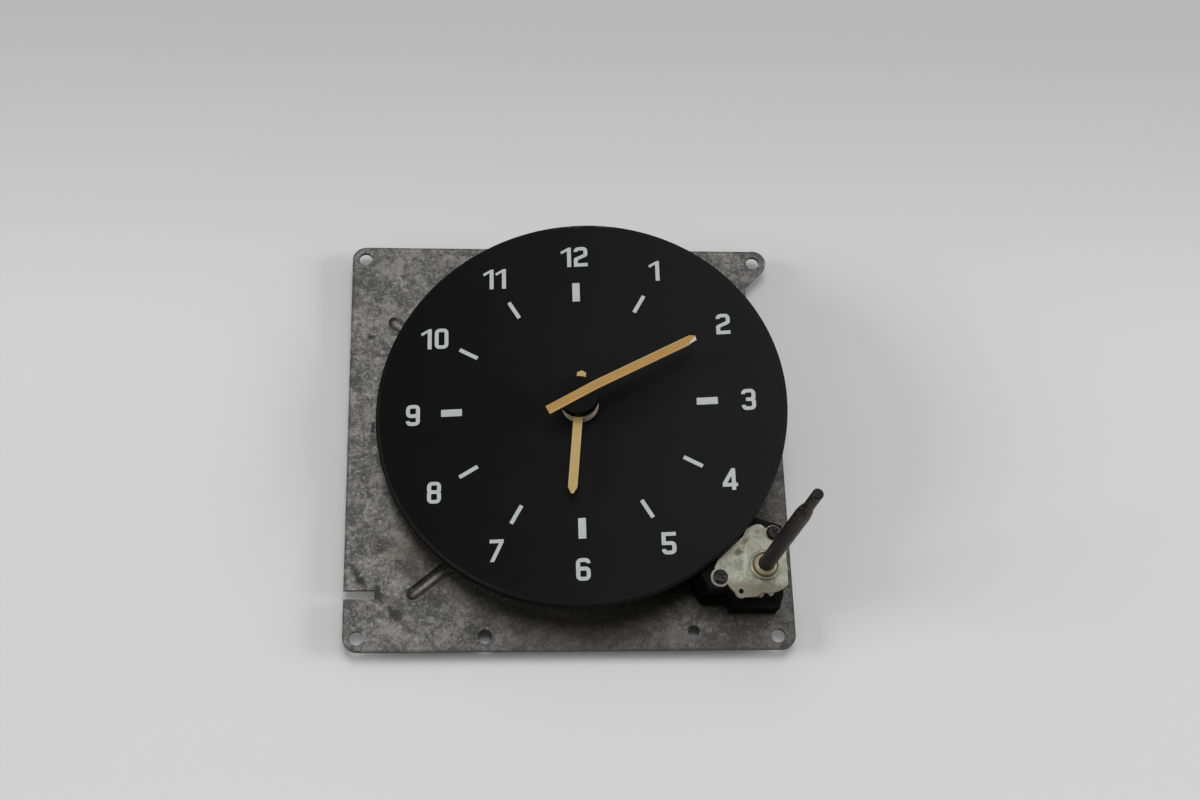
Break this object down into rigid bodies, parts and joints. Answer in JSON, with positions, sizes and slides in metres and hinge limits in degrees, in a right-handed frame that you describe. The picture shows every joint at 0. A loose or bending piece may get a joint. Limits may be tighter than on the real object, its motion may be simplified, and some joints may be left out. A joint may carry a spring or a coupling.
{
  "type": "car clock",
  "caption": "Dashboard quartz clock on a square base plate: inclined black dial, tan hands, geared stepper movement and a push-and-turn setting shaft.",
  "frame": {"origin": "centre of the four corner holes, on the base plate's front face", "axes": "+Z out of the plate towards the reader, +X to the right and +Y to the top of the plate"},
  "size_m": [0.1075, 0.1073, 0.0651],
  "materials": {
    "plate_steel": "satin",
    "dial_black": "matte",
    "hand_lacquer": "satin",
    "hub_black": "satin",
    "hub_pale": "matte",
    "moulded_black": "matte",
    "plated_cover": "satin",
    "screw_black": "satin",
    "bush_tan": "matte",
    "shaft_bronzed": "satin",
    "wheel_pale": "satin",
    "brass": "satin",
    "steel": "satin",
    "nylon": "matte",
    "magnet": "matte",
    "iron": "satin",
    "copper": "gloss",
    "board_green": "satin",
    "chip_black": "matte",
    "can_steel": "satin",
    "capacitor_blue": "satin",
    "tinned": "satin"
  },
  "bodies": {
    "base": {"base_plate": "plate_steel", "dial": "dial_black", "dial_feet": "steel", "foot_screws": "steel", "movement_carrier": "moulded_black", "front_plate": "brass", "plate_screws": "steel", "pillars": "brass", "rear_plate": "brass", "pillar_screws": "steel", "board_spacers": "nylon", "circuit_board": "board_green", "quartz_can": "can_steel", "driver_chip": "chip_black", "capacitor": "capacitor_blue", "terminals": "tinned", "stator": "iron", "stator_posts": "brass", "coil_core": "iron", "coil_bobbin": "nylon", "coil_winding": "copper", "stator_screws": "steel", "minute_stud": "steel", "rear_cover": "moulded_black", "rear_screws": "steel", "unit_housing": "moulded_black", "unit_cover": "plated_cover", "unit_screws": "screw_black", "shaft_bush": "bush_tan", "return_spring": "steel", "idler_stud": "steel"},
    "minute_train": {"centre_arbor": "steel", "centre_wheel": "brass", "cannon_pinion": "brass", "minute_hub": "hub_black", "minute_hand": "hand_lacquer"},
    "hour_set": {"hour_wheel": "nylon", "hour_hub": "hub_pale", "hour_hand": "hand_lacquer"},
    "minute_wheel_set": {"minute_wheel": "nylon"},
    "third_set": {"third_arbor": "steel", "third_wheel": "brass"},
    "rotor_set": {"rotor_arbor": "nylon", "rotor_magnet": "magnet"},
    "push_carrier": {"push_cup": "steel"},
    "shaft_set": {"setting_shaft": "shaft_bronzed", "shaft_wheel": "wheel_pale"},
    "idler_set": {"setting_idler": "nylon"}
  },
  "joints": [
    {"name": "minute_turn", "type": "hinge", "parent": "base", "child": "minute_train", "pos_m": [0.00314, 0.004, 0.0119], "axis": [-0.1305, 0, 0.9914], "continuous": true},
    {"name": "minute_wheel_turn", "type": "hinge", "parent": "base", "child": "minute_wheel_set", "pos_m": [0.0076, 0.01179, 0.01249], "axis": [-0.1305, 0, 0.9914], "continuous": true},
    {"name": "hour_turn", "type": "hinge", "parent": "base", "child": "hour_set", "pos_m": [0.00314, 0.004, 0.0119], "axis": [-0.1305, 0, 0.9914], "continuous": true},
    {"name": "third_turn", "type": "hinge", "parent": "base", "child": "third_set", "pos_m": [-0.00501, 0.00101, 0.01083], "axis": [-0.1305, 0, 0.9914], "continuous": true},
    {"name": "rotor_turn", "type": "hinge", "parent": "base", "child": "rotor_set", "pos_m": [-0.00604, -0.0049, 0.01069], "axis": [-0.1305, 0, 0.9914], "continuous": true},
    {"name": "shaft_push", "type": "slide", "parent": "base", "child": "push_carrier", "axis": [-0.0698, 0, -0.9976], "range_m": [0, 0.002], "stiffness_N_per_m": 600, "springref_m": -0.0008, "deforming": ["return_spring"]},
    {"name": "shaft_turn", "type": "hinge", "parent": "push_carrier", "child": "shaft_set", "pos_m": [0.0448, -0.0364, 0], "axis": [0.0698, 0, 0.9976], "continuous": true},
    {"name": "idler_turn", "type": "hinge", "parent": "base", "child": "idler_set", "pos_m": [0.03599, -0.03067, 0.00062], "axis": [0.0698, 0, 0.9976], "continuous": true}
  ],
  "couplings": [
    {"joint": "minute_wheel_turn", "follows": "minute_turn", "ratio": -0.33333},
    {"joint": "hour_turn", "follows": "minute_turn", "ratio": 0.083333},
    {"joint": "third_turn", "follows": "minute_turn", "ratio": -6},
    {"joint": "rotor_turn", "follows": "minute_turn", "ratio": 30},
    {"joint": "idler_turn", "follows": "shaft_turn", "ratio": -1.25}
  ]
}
^^^^
**TASK TO COMPLETE:** Give back the data above exactly as it appears.

**IN RESPONSE:**
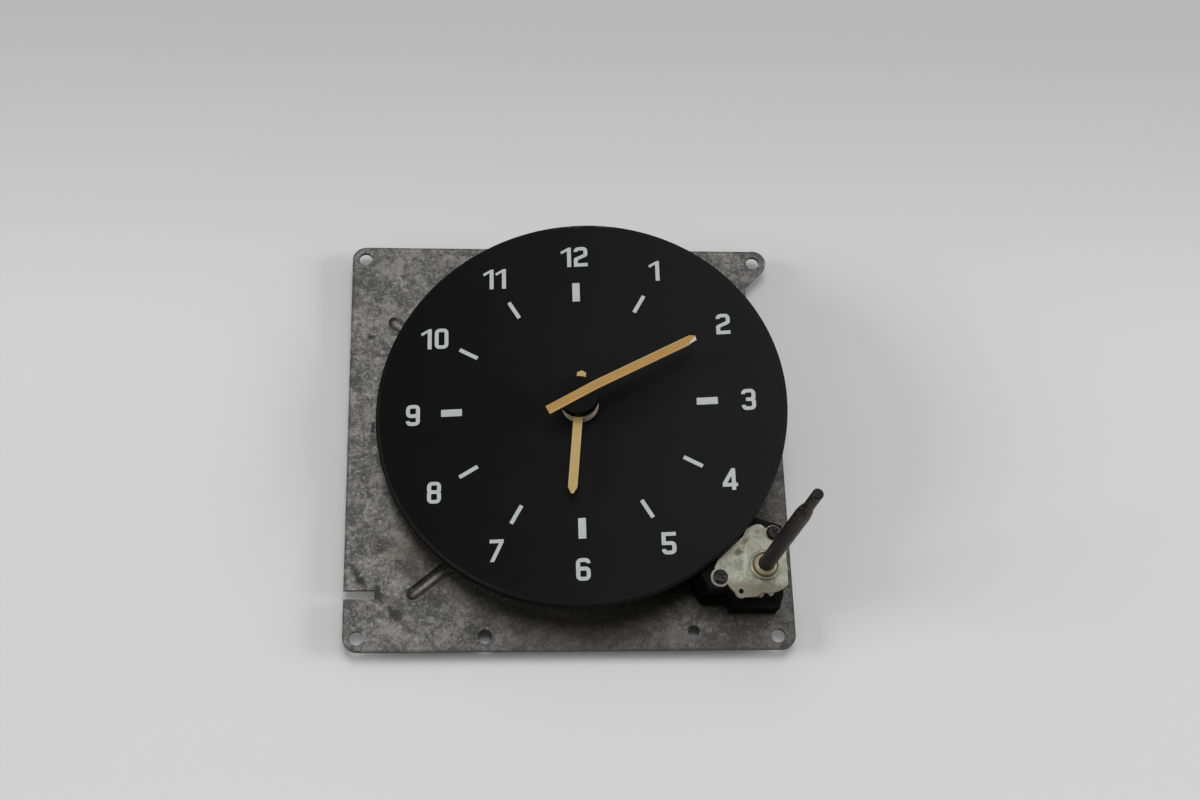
Break this object down into rigid bodies, parts and joints. Answer in JSON, with positions, sizes and slides in metres and hinge limits in degrees, in a right-handed frame that you describe. The picture shows every joint at 0. A loose or bending piece may get a joint. Limits may be tighter than on the real object, its motion may be simplified, and some joints may be left out. A joint may carry a spring or a coupling.
{
  "type": "car clock",
  "caption": "Dashboard quartz clock on a square base plate: inclined black dial, tan hands, geared stepper movement and a push-and-turn setting shaft.",
  "frame": {"origin": "centre of the four corner holes, on the base plate's front face", "axes": "+Z out of the plate towards the reader, +X to the right and +Y to the top of the plate"},
  "size_m": [0.1075, 0.1073, 0.0651],
  "materials": {
    "plate_steel": "satin",
    "dial_black": "matte",
    "hand_lacquer": "satin",
    "hub_black": "satin",
    "hub_pale": "matte",
    "moulded_black": "matte",
    "plated_cover": "satin",
    "screw_black": "satin",
    "bush_tan": "matte",
    "shaft_bronzed": "satin",
    "wheel_pale": "satin",
    "brass": "satin",
    "steel": "satin",
    "nylon": "matte",
    "magnet": "matte",
    "iron": "satin",
    "copper": "gloss",
    "board_green": "satin",
    "chip_black": "matte",
    "can_steel": "satin",
    "capacitor_blue": "satin",
    "tinned": "satin"
  },
  "bodies": {
    "base": {"base_plate": "plate_steel", "dial": "dial_black", "dial_feet": "steel", "foot_screws": "steel", "movement_carrier": "moulded_black", "front_plate": "brass", "plate_screws": "steel", "pillars": "brass", "rear_plate": "brass", "pillar_screws": "steel", "board_spacers": "nylon", "circuit_board": "board_green", "quartz_can": "can_steel", "driver_chip": "chip_black", "capacitor": "capacitor_blue", "terminals": "tinned", "stator": "iron", "stator_posts": "brass", "coil_core": "iron", "coil_bobbin": "nylon", "coil_winding": "copper", "stator_screws": "steel", "minute_stud": "steel", "rear_cover": "moulded_black", "rear_screws": "steel", "unit_housing": "moulded_black", "unit_cover": "plated_cover", "unit_screws": "screw_black", "shaft_bush": "bush_tan", "return_spring": "steel", "idler_stud": "steel"},
    "minute_train": {"centre_arbor": "steel", "centre_wheel": "brass", "cannon_pinion": "brass", "minute_hub": "hub_black", "minute_hand": "hand_lacquer"},
    "hour_set": {"hour_wheel": "nylon", "hour_hub": "hub_pale", "hour_hand": "hand_lacquer"},
    "minute_wheel_set": {"minute_wheel": "nylon"},
    "third_set": {"third_arbor": "steel", "third_wheel": "brass"},
    "rotor_set": {"rotor_arbor": "nylon", "rotor_magnet": "magnet"},
    "push_carrier": {"push_cup": "steel"},
    "shaft_set": {"setting_shaft": "shaft_bronzed", "shaft_wheel": "wheel_pale"},
    "idler_set": {"setting_idler": "nylon"}
  },
  "joints": [
    {"name": "minute_turn", "type": "hinge", "parent": "base", "child": "minute_train", "pos_m": [0.00314, 0.004, 0.0119], "axis": [-0.1305, 0, 0.9914], "continuous": true},
    {"name": "minute_wheel_turn", "type": "hinge", "parent": "base", "child": "minute_wheel_set", "pos_m": [0.0076, 0.01179, 0.01249], "axis": [-0.1305, 0, 0.9914], "continuous": true},
    {"name": "hour_turn", "type": "hinge", "parent": "base", "child": "hour_set", "pos_m": [0.00314, 0.004, 0.0119], "axis": [-0.1305, 0, 0.9914], "continuous": true},
    {"name": "third_turn", "type": "hinge", "parent": "base", "child": "third_set", "pos_m": [-0.00501, 0.00101, 0.01083], "axis": [-0.1305, 0, 0.9914], "continuous": true},
    {"name": "rotor_turn", "type": "hinge", "parent": "base", "child": "rotor_set", "pos_m": [-0.00604, -0.0049, 0.01069], "axis": [-0.1305, 0, 0.9914], "continuous": true},
    {"name": "shaft_push", "type": "slide", "parent": "base", "child": "push_carrier", "axis": [-0.0698, 0, -0.9976], "range_m": [0, 0.002], "stiffness_N_per_m": 600, "springref_m": -0.0008, "deforming": ["return_spring"]},
    {"name": "shaft_turn", "type": "hinge", "parent": "push_carrier", "child": "shaft_set", "pos_m": [0.0448, -0.0364, 0], "axis": [0.0698, 0, 0.9976], "continuous": true},
    {"name": "idler_turn", "type": "hinge", "parent": "base", "child": "idler_set", "pos_m": [0.03599, -0.03067, 0.00062], "axis": [0.0698, 0, 0.9976], "continuous": true}
  ],
  "couplings": [
    {"joint": "minute_wheel_turn", "follows": "minute_turn", "ratio": -0.33333},
    {"joint": "hour_turn", "follows": "minute_turn", "ratio": 0.083333},
    {"joint": "third_turn", "follows": "minute_turn", "ratio": -6},
    {"joint": "rotor_turn", "follows": "minute_turn", "ratio": 30},
    {"joint": "idler_turn", "follows": "shaft_turn", "ratio": -1.25}
  ]
}